103(?)- Heisler 2-truck, 47-ton, c/n 1377, Built 6/1918. Built as U.S. Army Signal Corps #2, for Airplane Spruce & Lumber #2, Hoquiam, Washington; to Zimmerman-Wells-Brown (Dealer), Portland, Oregon, circa 1919; to Nibley-Mimnaugh; to Bowman-Hicks, possibly #6.

104(?)- Heisler 2-truck, 42-ton, c/n 1151, Built 8/1909. Built as Corvallis & Alsea River Railway #2, Corvallis, Oregon; to Portland, Eugene & Eastern, Eugene, Oregon; to L.R. Fields, Cochran, Oregon; to C.H. Wheeler Lumber, Cochran, Oregon; to Nibley-Mimnaugh Lumber; to Bowman-Hicks, probably #5.


The Nibley-Mimnaugh mill at Wallowa. J.B. Bane collection.

The #101 with a log train. J.B. Bane collection.

Another shot of the #101 bringing a train out of the Whiskey Creek drainage. J.B. Bane collection.

Nibley Lumber #2 loading logs. The location is thought to be maybe at the mouth of Bear Creek south of Wallowa. Martin E. Hansen collection.

Impressive pileup of a runaway log train on Whiskey Creek.
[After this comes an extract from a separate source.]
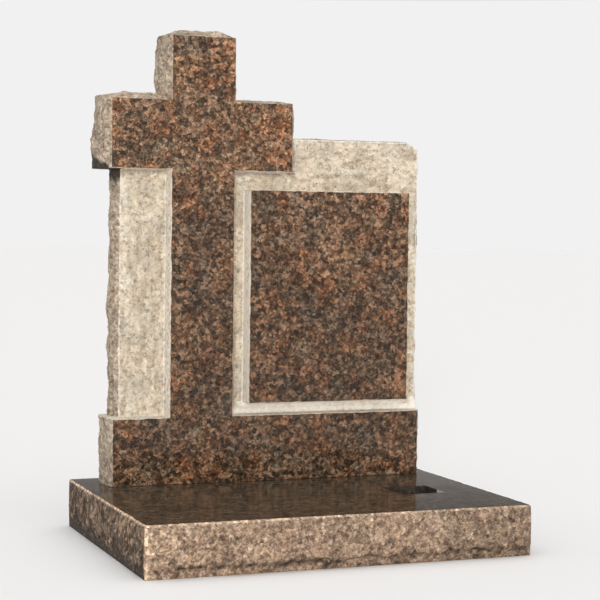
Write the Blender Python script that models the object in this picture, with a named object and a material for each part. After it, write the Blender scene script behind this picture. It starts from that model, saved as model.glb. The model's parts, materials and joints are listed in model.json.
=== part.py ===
"""Cross gravestone: a headstone carved from one slab, standing on a polished base slab.

The headstone carries a raised polished cross whose stem runs down into a full-width
polished foot band. Beside the stem stands a raised polished inscription panel. The
ground between them is cut back. The outer edges of both slabs are rock-pitched: from a
straight arris the stone swells out in broken hollows and comes back to the far arris.
The base has a square blind hole for a vase.

Metres, +Z up, the polished faces look along -Y. The origin is the middle of the
underside of the base. Left and right are as seen from the front.
"""

import bmesh
import bpy
from mathutils import Matrix, Vector, noise

# Base slab
BASE_HEIGHT = 0.102
FRONT_LEDGE = 0.459           # base in front of the polished faces
REAR_LEDGE = 0.031            # base behind the headstone
LEFT_LEDGE = 0.058            # base beside the foot band
RIGHT_LEDGE = 0.037
BASE_ARRIS = 0.003            # slope along the edge of the polished top
BASE_BULGE = 0.013            # swell of the rock-pitched sides
BASE_LEFT_BULGE = 0.007

# Vase hole, in front of the right end of the headstone
VASE_HOLE_SIDE = 0.100
VASE_HOLE_FLOOR = 0.027       # stone left under the hole
VASE_HOLE_FROM_RIGHT = 0.145  # right side of the base to the middle of the hole
VASE_HOLE_FROM_STONE = 0.214  # polished faces to the middle of the hole

# Headstone slab
THICKNESS = 0.110
RECESS = 0.044                # the ground lies this far behind the polished faces
BED_JOINT = 0.0003            # gap between headstone and base

# Foot band
BAND_WIDTH = 0.705
BAND_HEIGHT = 0.143

# Cross
CROSS_FROM_LEFT = 0.195       # left end of the band to the middle of the stem
STEM_WIDTH = 0.141
STEM_RISE = 0.527             # top of the band to the underside of the arms
ARM_REACH = 0.131             # beyond the stem on each side
ARM_HEIGHT = 0.147
HEAD_RISE = 0.136             # above the arms

# Ground
GROUND_LEFT_INSET = 0.024     # in from the left end of the band
GROUND_RIGHT_OUTSET = 0.011   # out from its right end, as far as the side has swelled there
GROUND_RISE = 0.074           # above the underside of the arms
CLIP_ACROSS = 0.026           # broken top right corner
CLIP_DOWN = 0.015

# Inscription panel, by its clear distances
PANEL_FROM_STEM = 0.037
PANEL_FROM_BAND = 0.026
PANEL_FROM_ARM = 0.040
PANEL_FROM_EDGE = 0.039
PANEL_ARRIS = 0.002

# Full swell of each rock-pitched edge of the headstone
HEAD_TOP_BULGE = 0.014
HEAD_LEFT_BULGE = 0.017
HEAD_RIGHT_BULGE = 0.009
ARM_TOP_LEFT_BULGE = 0.015
ARM_TOP_RIGHT_BULGE = 0.007
ARM_LEFT_END_BULGE = 0.023
ARM_RIGHT_END_BULGE = 0.014
BAND_LEFT_BULGE = 0.009
BAND_RIGHT_BULGE = 0.009
GROUND_LEFT_BULGE = 0.014
GROUND_RIGHT_BULGE = 0.006
GROUND_TOP_BULGE = 0.003
SAWN = 0.0                    # an edge that is sawn flat

# Rock pitching
FACET_WIDTH = 0.018           # one broken facet along an edge
HOLLOW_WIDTH = 0.050          # distance over which the swell comes and goes
HOLLOW_SHARE = 0.7            # share of the swell that comes and goes
WANDER_SHARE = 0.06           # share of the thickness by which the rows wander up and down
STONE_CORNER_SHARE = 0.62     # share of the swell at a corner of two pitched edges
BASE_CORNER_SHARE = 0.08      # the upright corners of the base are dressed nearly straight
# Rows across the thickness: share of the thickness, share of the swell
STONE_ROWS = ((0.12, 0.60), (0.32, 0.95), (0.56, 1.0), (0.82, 0.70), (1.0, 0.0))
# The sides of the base overhang a thin straight margin along the bottom
BASE_ROWS = ((0.14, 0.55), (0.38, 0.85), (0.62, 1.0), (0.78, 0.90), (0.85, 0.15), (1.0, 0.0))

# Places worked out from the sizes
BASE_RIGHT = (LEFT_LEDGE + BAND_WIDTH + RIGHT_LEDGE) / 2
BASE_LEFT = -BASE_RIGHT
BASE_BACK = (FRONT_LEDGE + THICKNESS + REAR_LEDGE) / 2
BASE_FRONT = -BASE_BACK
FACE_Y = BASE_FRONT + FRONT_LEDGE
GROUND_Y = FACE_Y + RECESS
FOOT = BASE_HEIGHT + BED_JOINT
BAND_LEFT = BASE_LEFT + LEFT_LEDGE
BAND_RIGHT = BAND_LEFT + BAND_WIDTH
BAND_TOP = FOOT + BAND_HEIGHT
STEM_LEFT = BAND_LEFT + CROSS_FROM_LEFT - STEM_WIDTH / 2
STEM_RIGHT = STEM_LEFT + STEM_WIDTH
ARM_LEFT = STEM_LEFT - ARM_REACH
ARM_RIGHT = STEM_RIGHT + ARM_REACH
ARM_UNDER = BAND_TOP + STEM_RISE
ARM_TOP = ARM_UNDER + ARM_HEIGHT
HEAD_TOP = ARM_TOP + HEAD_RISE
GROUND_LEFT = BAND_LEFT + GROUND_LEFT_INSET
GROUND_RIGHT = BAND_RIGHT + GROUND_RIGHT_OUTSET
GROUND_TOP = ARM_UNDER + GROUND_RISE
EMBED = 0.010                 # a form runs on this far inside the form that it joins


def clear_scene():
    for item in list(bpy.data.objects):
        bpy.data.objects.remove(item, do_unlink=True)


def new_collection(name):
    collection = bpy.data.collections.new(name)
    bpy.context.scene.collection.children.link(collection)
    return collection


def stone_material(name, colour, roughness):
    material = bpy.data.materials.new(name)
    material.use_nodes = True
    shader = material.node_tree.nodes["Principled BSDF"]
    shader.inputs["Base Color"].default_value = (*colour, 1.0)
    shader.inputs["Roughness"].default_value = roughness
    shader.inputs["Metallic"].default_value = 0.0
    return material


def add_object(name, bm, collection, material):
    bmesh.ops.recalc_face_normals(bm, faces=bm.faces)
    mesh = bpy.data.meshes.new(name)
    bm.to_mesh(mesh)
    bm.free()
    mesh.materials.append(material)
    item = bpy.data.objects.new(name, mesh)
    collection.objects.link(item)
    return item


def combine(item, operand, operation):
    operand.hide_render = True
    operand.display_type = "WIRE"
    boolean = item.modifiers.new(operand.name, "BOOLEAN")
    boolean.operation = operation
    boolean.solver = "EXACT"
    boolean.object = operand


def outward(edge):
    """Unit vector out of an outline that runs anticlockwise."""
    return Vector((edge.y, -edge.x)).normalized()


def rim_points(outline, corner_share):
    """Outline points as (place, mitre, full swell), with the pitched edges split up."""
    corners = [Vector(point[:2]) for point in outline]
    bulges = [point[2] for point in outline]
    points = []
    for i, here in enumerate(corners):
        edge = corners[(i + 1) % len(corners)] - here
        before = outward(here - corners[i - 1])
        after = outward(edge)
        mitre = (before + after) / (1 + before.dot(after))
        push = before * bulges[i - 1] + after * bulges[i]
        outer_corner = before.cross(after) > 0
        if outer_corner and min(bulges[i - 1], bulges[i]) > SAWN:
            push *= corner_share
        points.append((here, mitre, push))
        if bulges[i] > SAWN:
            facets = max(2, round(edge.length / FACET_WIDTH))
            for k in range(1, facets):
                points.append((here + edge * (k / facets), after, after * bulges[i]))
    return points


def broken(place):
    """Share of the full swell at a place, more and less by turns."""
    return 1 + HOLLOW_SHARE * noise.noise(place / HOLLOW_WIDTH)


def wander(place):
    """Share of the thickness by which a row lies deeper or less deep at a place."""
    return WANDER_SHARE * noise.noise(place.zxy / HOLLOW_WIDTH)


def pitched_slab(outline, rows, thickness, position, corner_share, arris=0.0):
    """A slab with rock-pitched edges.

    The outline runs anticlockwise as seen from its first face. Each of its points is
    (across, up, swell of the edge that starts there). position turns (across, up,
    depth) into a place, and arris slopes the edge of the first face.
    """
    points = rim_points(outline, corner_share)
    rings = [(share * thickness, swell) for share, swell in rows]
    if arris:
        rings.insert(0, (arris, 0.0))
    bm = bmesh.new()
    rank = bm.verts.layers.int.new("rank")
    for i, (place, mitre, _) in enumerate(points):
        start = place - mitre * arris
        bm.verts.new(position(start.x, start.y, 0.0))[rank] = i
    face = bm.faces.new(bm.verts)
    for depth, swell in rings:
        made = bmesh.ops.extrude_face_region(bm, geom=[face, *face.edges, *face.verts])["geom"]
        face = next(part for part in made if isinstance(part, bmesh.types.BMFace))
        for vert in face.verts:
            place, _, push = points[vert[rank]]
            nominal = position(place.x, place.y, depth)
            spot = place + push * (swell * broken(nominal))
            shift = wander(nominal) * thickness if swell and push.length > SAWN else 0.0
            vert.co = position(spot.x, spot.y, depth + shift)
    return bm


def box(low, high):
    bm = bmesh.new()
    size = Vector(high) - Vector(low)
    middle = (Vector(high) + Vector(low)) / 2
    bmesh.ops.create_cube(bm, size=1.0, matrix=Matrix.Translation(middle) @ Matrix.Diagonal((*size, 1.0)))
    return bm


def base_slab():
    outline = (
        (BASE_LEFT, BASE_FRONT, BASE_BULGE),
        (BASE_RIGHT, BASE_FRONT, BASE_BULGE),
        (BASE_RIGHT, BASE_BACK, BASE_BULGE),
        (BASE_LEFT, BASE_BACK, BASE_LEFT_BULGE),
    )
    return pitched_slab(
        outline, BASE_ROWS, BASE_HEIGHT,
        lambda across, up, depth: Vector((across, up, BASE_HEIGHT - depth)),
        BASE_CORNER_SHARE, BASE_ARRIS,
    )


def vase_hole():
    middle_x = BASE_RIGHT - VASE_HOLE_FROM_RIGHT
    middle_y = FACE_Y - VASE_HOLE_FROM_STONE
    half = VASE_HOLE_SIDE / 2
    return box(
        (middle_x - half, middle_y - half, VASE_HOLE_FLOOR),
        (middle_x + half, middle_y + half, BASE_HEIGHT + EMBED),
    )


def cross_and_band():
    outline = (
        (BAND_LEFT, FOOT, SAWN),
        (BAND_RIGHT, FOOT, BAND_RIGHT_BULGE),
        (BAND_RIGHT, BAND_TOP, SAWN),
        (STEM_RIGHT, BAND_TOP, SAWN),
        (STEM_RIGHT, ARM_UNDER, SAWN),
        (ARM_RIGHT, ARM_UNDER, ARM_RIGHT_END_BULGE),
        (ARM_RIGHT, ARM_TOP, ARM_TOP_RIGHT_BULGE),
        (STEM_RIGHT, ARM_TOP, HEAD_RIGHT_BULGE),
        (STEM_RIGHT, HEAD_TOP, HEAD_TOP_BULGE),
        (STEM_LEFT, HEAD_TOP, HEAD_LEFT_BULGE),
        (STEM_LEFT, ARM_TOP, ARM_TOP_LEFT_BULGE),
        (ARM_LEFT, ARM_TOP, ARM_LEFT_END_BULGE),
        (ARM_LEFT, ARM_UNDER, SAWN),
        (STEM_LEFT, ARM_UNDER, SAWN),
        (STEM_LEFT, BAND_TOP, SAWN),
        (BAND_LEFT, BAND_TOP, BAND_LEFT_BULGE),
    )
    return pitched_slab(
        outline, STONE_ROWS, THICKNESS,
        lambda across, up, depth: Vector((across, FACE_Y + depth, up)),
        STONE_CORNER_SHARE,
    )


def ground():
    outline = (
        (GROUND_LEFT, BAND_TOP - EMBED, SAWN),
        (GROUND_RIGHT, BAND_TOP - EMBED, GROUND_RIGHT_BULGE),
        (GROUND_RIGHT, GROUND_TOP - CLIP_DOWN, GROUND_TOP_BULGE),
        (GROUND_RIGHT - CLIP_ACROSS, GROUND_TOP, GROUND_TOP_BULGE),
        (GROUND_LEFT, GROUND_TOP, GROUND_LEFT_BULGE),
    )
    return pitched_slab(
        outline, STONE_ROWS, THICKNESS - RECESS,
        lambda across, up, depth: Vector((across, GROUND_Y + depth, up)),
        STONE_CORNER_SHARE,
    )


def inscription_panel():
    bm = box(
        (STEM_RIGHT + PANEL_FROM_STEM, FACE_Y, BAND_TOP + PANEL_FROM_BAND),
        (GROUND_RIGHT - PANEL_FROM_EDGE, GROUND_Y + EMBED, ARM_UNDER - PANEL_FROM_ARM),
    )
    front = min(bm.faces, key=lambda face: face.calc_center_median().y)
    bmesh.ops.bevel(
        bm, geom=list(front.edges), offset=PANEL_ARRIS, segments=1, profile=0.5,
        affect="EDGES", material=-1,
    )
    return bm


def build():
    clear_scene()
    parts = new_collection("cross gravestone")
    operands = new_collection("operands")
    polished = stone_material("polished brown granite", (0.13, 0.075, 0.05), 0.12)
    rough = stone_material("rock-pitched brown granite", (0.36, 0.25, 0.17), 0.75)

    base = add_object("base", base_slab(), parts, rough)
    combine(base, add_object("vase hole", vase_hole(), operands, rough), "DIFFERENCE")

    headstone = add_object("headstone", cross_and_band(), parts, polished)
    combine(headstone, add_object("ground", ground(), operands, polished), "UNION")
    combine(headstone, add_object("panel", inscription_panel(), operands, polished), "UNION")


build()
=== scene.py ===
"""Cross gravestone: the finished stones, the floor, the light and the camera.

Both stones are brown granite. The cross, the foot band, the panel and the top of the
base are polished. The ground beside the cross is fine-punched, the outer edges are
rock-pitched and the hidden faces are sawn.
Metres, in the frame of the CAD model: +Z up, the polished faces look along -Y.
"""

import json
import math

import bmesh
import bpy
from mathutils import Matrix, Vector, noise


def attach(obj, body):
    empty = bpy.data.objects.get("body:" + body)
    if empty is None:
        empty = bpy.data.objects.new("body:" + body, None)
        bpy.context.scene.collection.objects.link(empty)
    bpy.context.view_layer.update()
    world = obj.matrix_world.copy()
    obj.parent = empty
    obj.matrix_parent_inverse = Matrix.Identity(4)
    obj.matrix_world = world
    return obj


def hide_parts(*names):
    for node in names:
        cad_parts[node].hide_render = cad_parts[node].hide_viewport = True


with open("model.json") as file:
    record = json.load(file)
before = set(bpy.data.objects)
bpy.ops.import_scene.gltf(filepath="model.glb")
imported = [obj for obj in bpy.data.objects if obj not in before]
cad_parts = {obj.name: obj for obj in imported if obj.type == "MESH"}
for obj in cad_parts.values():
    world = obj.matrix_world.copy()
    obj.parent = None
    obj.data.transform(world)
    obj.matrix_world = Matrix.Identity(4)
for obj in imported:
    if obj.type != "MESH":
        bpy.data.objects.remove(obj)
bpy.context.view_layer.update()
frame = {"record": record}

MM = 0.001

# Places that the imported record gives
MOUNTS = {mount["name"]: Vector(mount["pos_m"]) for mount in frame["record"]["mounts"]}
FACE_Y = MOUNTS["inscription_panel"].y      # the polished faces of the headstone
HOLE_FLOOR = MOUNTS["vase_hole_floor"]

# Base slab
BASE_TOP = 102 * MM
BASE_HALF = Vector((400 * MM, 300 * MM))
BASE_ARRIS = 3 * MM
BASE_BULGE, BASE_LEFT_BULGE = 13 * MM, 7 * MM
HOLE_HALF = 50 * MM
# Painted light on the front top of the vase hole's right wall, where light falls into the hole
LIT_PATCH_LENGTH, LIT_PATCH_DEPTH = 40 * MM, 12 * MM    # the pale front part of the hole's right rim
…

J.B. Bane collection.

A broadside view of the Nibley-Mimnaugh #104. J.B. Bane collection.

Nibley-Mimnaugh #104 with a log train coming out one of the tributaries of Whiskey Creek. Note the use of trestle and log crib work to ease the grade into the drainage. Martin E. Hansen collection, courtesy J.B. Bane.

The same view as it appears today. J.B. Bane photograph.

A Nibley-Mimnaugh grade on the North Fork Whiskey Creek today. J.B. Bane photo.